Akua Nyame-Mensah est maintenant coach exécutif et conseillère stratégique mais détient toujours les stock-options de Jumia.

Pour M. Hodara, une base allemande était logique car une structure européenne pouvait attirer plus facilement les fonds des investisseurs qu’une structure africaine.

“Ce qui compte, c’est l’endroit où se trouvent nos consommateurs et nos vendeurs”, dit-il.

“Personnellement, je veux que l’entreprise soit là dans 50, 100 ans pour continuer à faire partie de la vie de nos consommateurs et de nos vendeurs au quotidien, pour les faire réussir et gagner plus d’argent. Nous voulons construire une entreprise durable”.

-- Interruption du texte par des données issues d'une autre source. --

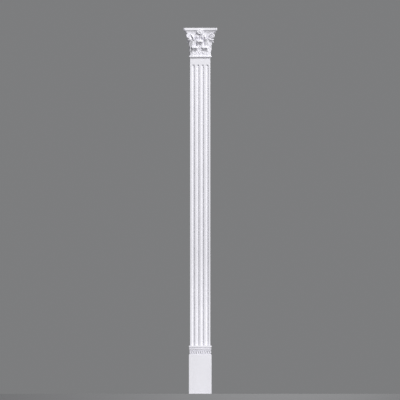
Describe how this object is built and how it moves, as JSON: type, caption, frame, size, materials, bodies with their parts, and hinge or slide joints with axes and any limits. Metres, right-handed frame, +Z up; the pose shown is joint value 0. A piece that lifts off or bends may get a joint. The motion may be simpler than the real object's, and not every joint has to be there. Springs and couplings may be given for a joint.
{
  "type": "pilaster",
  "caption": "Shallow white wall pilaster: carved leaf capital with corner volutes and a rosette, fluted shaft, and a moulded base with a bead row.",
  "frame": {"origin": "middle of the shaft's back face, in the wall plane", "axes": "+Z up, +Y into the wall, front towards -Y, +X to the right seen from the front"},
  "size_m": [0.18, 0.05, 1.9356],
  "materials": {
    "white_foam": "smooth moulded rigid polyurethane foam under a matt white primer"
  },
  "bodies": {
    "root": {"capital": "white_foam", "shaft": "white_foam", "base": "white_foam"}
  },
  "joints": []
}
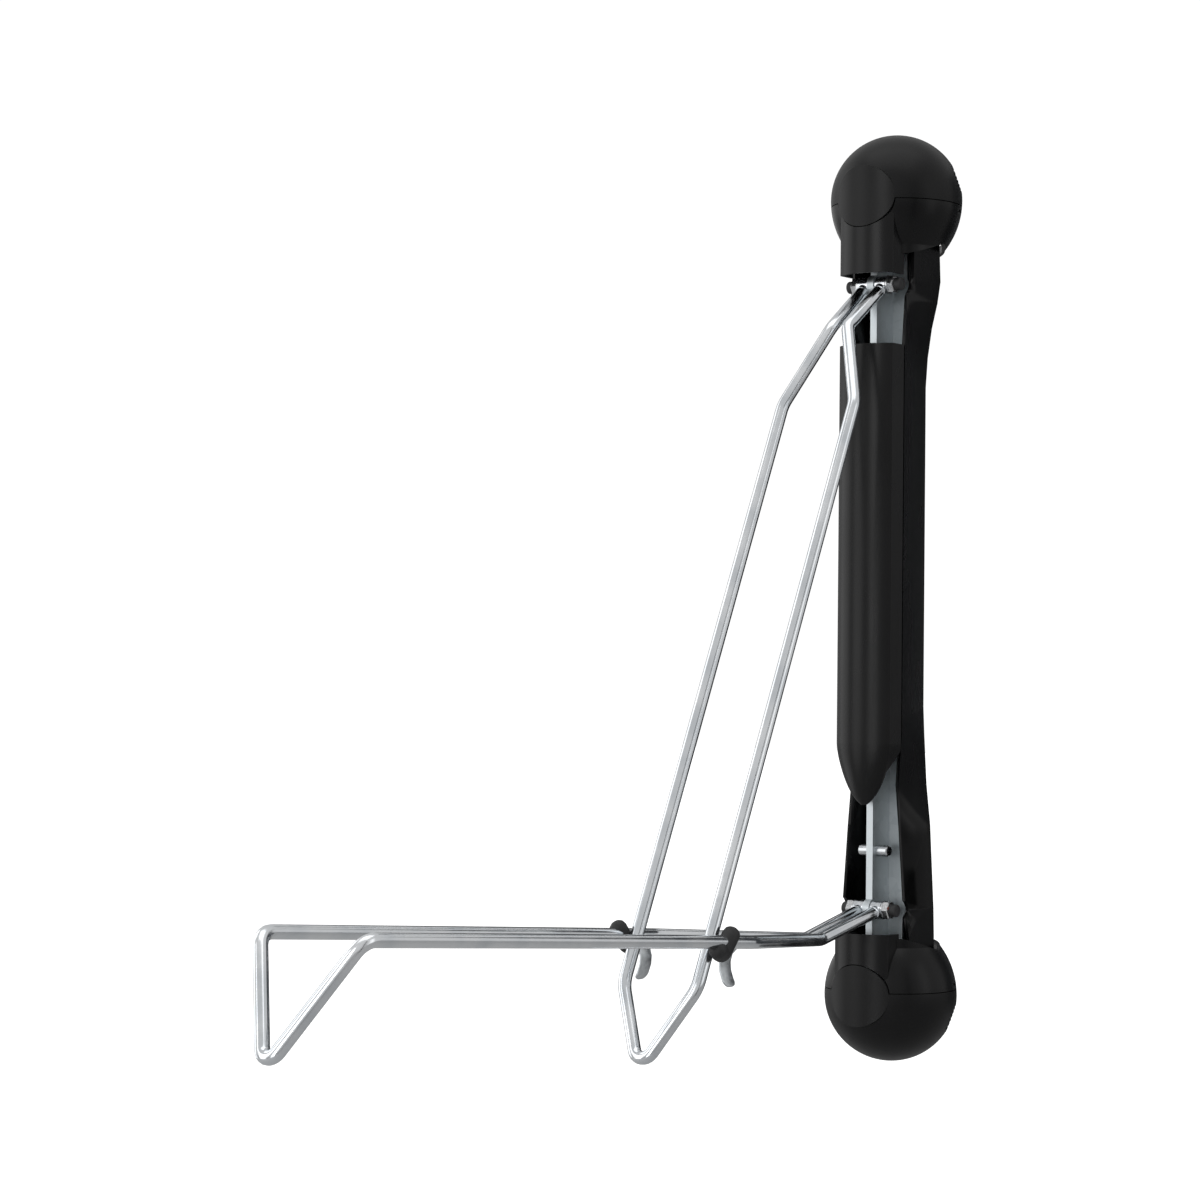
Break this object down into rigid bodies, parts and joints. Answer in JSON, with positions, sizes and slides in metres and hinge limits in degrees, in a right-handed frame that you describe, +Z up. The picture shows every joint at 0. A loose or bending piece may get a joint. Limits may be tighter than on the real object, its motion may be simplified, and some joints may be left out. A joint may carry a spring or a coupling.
{
  "type": "bicycle wall rack",
  "caption": "Vertical wall rack for a bicycle's front wheel: two round wall brackets carry a swivelling covered spine with a hooked wheel arm above and a folding rail loop below.",
  "frame": {"origin": "on the wall plane at the back of the lower wall plate, level with the lower bracket's centre", "axes": "+Y into the wall, the rack stands out along -Y, +X to its right seen from in front, +Z up"},
  "size_m": [0.107, 0.7682, 0.753],
  "materials": {
    "zinc_plate": "satin",
    "pin_steel": "satin",
    "black_plastic": "satin gloss",
    "black_screw": "satin",
    "bush_plastic": "matte",
    "spine_steel": "galvanised satin",
    "bolt_zinc": "zinc plated",
    "black_rubber": "matte",
    "bright_rod": "bright zinc",
    "eye_steel": "zinc plated",
    "catch_steel": "galvanised satin"
  },
  "bodies": {
    "wall_mount": {"upper_wall_plate": "zinc_plate", "lower_wall_plate": "zinc_plate", "upper_pivot_pin": "pin_steel", "lower_pivot_pin": "pin_steel", "upper_housing": "black_plastic", "lower_housing": "black_plastic", "upper_cap": "black_plastic", "lower_cap": "black_plastic", "housing_screws": "black_screw"},
    "swivel_frame": {"upper_bush": "bush_plastic", "lower_bush": "bush_plastic", "upper_lug": "spine_steel", "lower_lug": "spine_steel", "spine_right": "spine_steel", "spine_left": "spine_steel", "back_channel": "black_plastic", "front_cover": "black_plastic", "cover_screws": "black_screw", "channel_screws": "black_screw", "stop_pin": "pin_steel", "upper_hinge_bolt": "bolt_zinc", "upper_hinge_nut": "bolt_zinc", "upper_hinge_washers": "bolt_zinc", "upper_end_caps": "black_rubber", "lower_hinge_bolt": "bolt_zinc", "lower_hinge_nut": "bolt_zinc", "lower_hinge_washers": "bolt_zinc", "lower_end_caps": "black_rubber"},
    "upper_arm": {"upper_arm_loop": "bright_rod", "upper_arm_eyes": "eye_steel"},
    "lower_arm": {"lower_arm_loop": "bright_rod", "lower_arm_eyes": "eye_steel", "left_catch": "catch_steel", "right_catch": "catch_steel", "left_bumper": "black_rubber", "right_bumper": "black_rubber"}
  },
  "joints": [
    {"name": "swivel", "type": "hinge", "parent": "wall_mount", "child": "swivel_frame", "pos_m": [0, -0.0365, 0.323], "axis": [0, 0, 1], "range_deg": [-80, 80]},
    {"name": "upper_arm_lift", "type": "hinge", "parent": "swivel_frame", "child": "upper_arm", "pos_m": [0, -0.0676, 0.5734], "axis": [-1, 0, 0], "range_deg": [0, 38]},
    {"name": "lower_arm_fold", "type": "hinge", "parent": "swivel_frame", "child": "lower_arm", "pos_m": [0, -0.0676, 0.0704], "axis": [-1, 0, 0], "range_deg": [0, 80]}
  ]
}
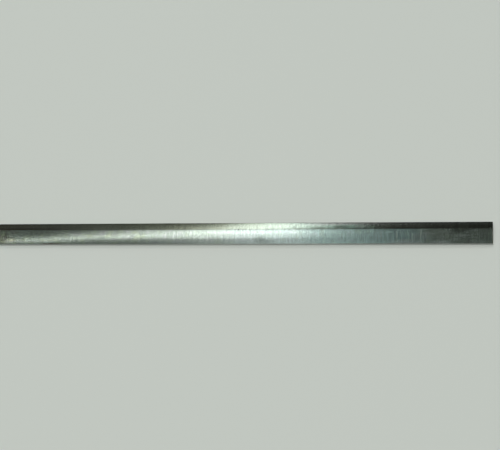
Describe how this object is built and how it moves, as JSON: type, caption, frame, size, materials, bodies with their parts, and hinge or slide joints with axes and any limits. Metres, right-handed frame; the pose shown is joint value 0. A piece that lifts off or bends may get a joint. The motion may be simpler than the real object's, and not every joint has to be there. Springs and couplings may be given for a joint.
{
  "type": "planer blade",
  "caption": "Long straight planer blade: a flat bar of ground tool steel, bevelled along its cutting edge, which shaves wood when it turns in a cutter block.",
  "frame": {"origin": "middle of the flat back, on which the blade lies", "axes": "+X along the blade, +Y from the spine to the cutting edge, +Z out of the upper face that the bevel is ground from"},
  "size_m": [0.61, 0.025, 0.003],
  "materials": {
    "ground_steel": "surface ground across its width, satin, with slight tarnish and marks of use"
  },
  "bodies": {
    "root": {"planer_blade": "ground_steel"}
  },
  "joints": []
}
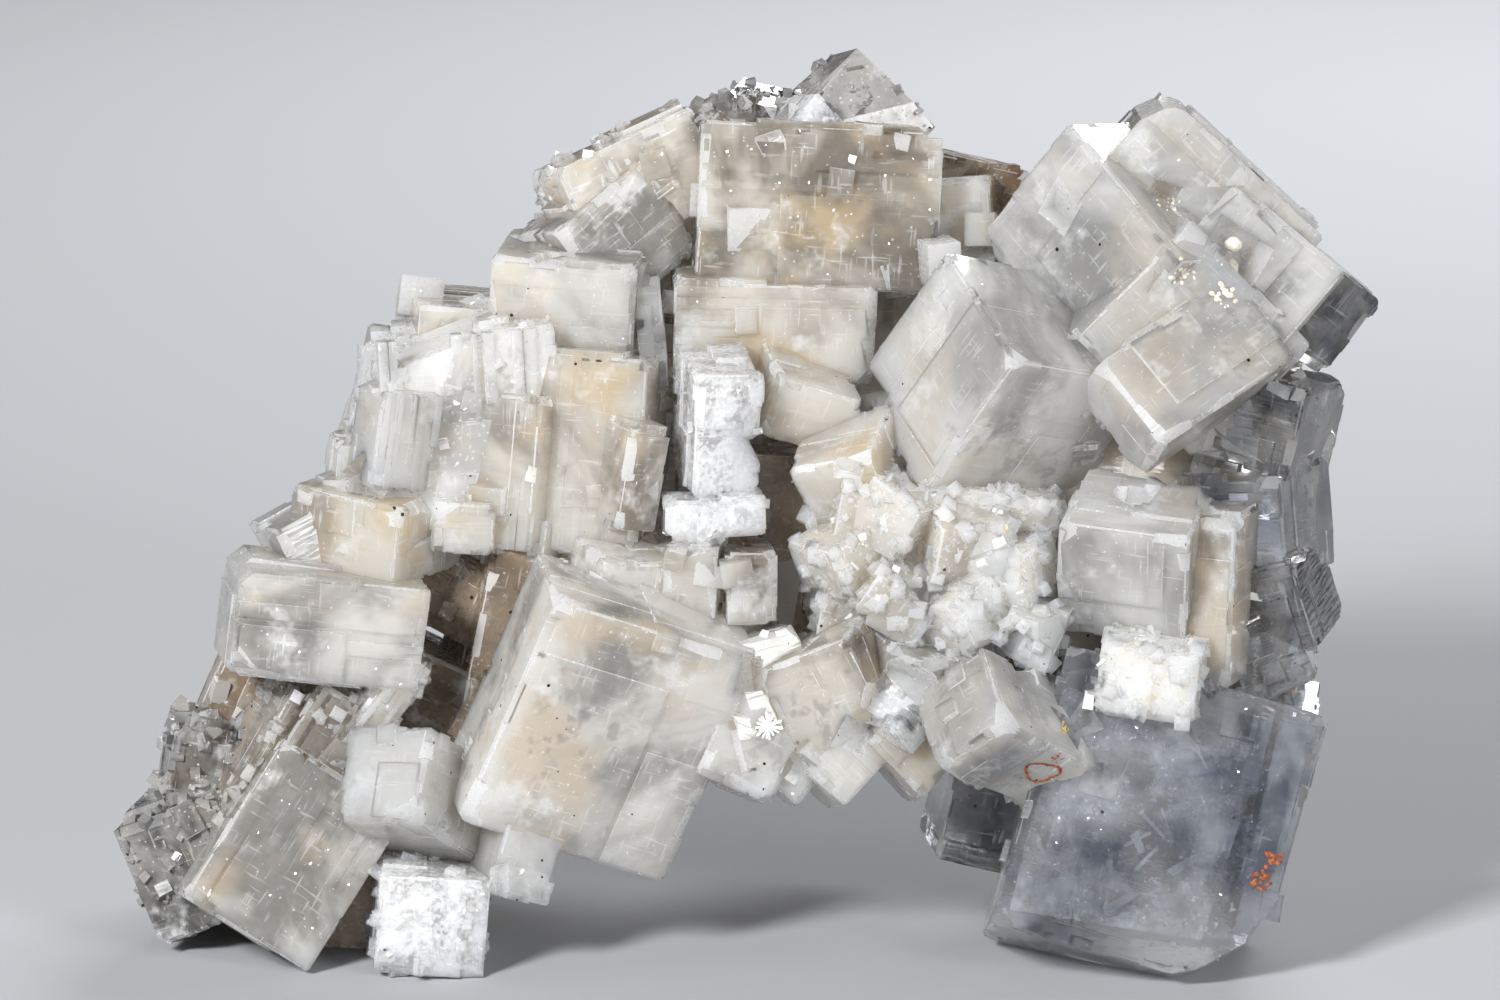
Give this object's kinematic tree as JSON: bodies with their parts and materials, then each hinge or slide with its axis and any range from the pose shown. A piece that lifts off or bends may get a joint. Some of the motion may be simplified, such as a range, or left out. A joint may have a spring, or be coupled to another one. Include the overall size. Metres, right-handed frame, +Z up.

Toutefois, Mme Enonchong ne voit pas d’avenir rentable pour Jumia.

“Leurs véritables fondateurs, c’est-à-dire Rocket Internet, n’en voient pas non plus apparemment, puisqu’ils ont vendu toutes leurs parts”.

Le Dr Olusanya exprime un point de vue similaire, mais il lui attribue le mérite d’avoir marqué l’histoire du paysage Internet africain.

“Ils ont mis l’Afrique sur la carte. Personne n’a jamais pensé que vous pourriez créer une entreprise en cinq ou six ans qui pourrait être cotée au NYSE”, dit-il.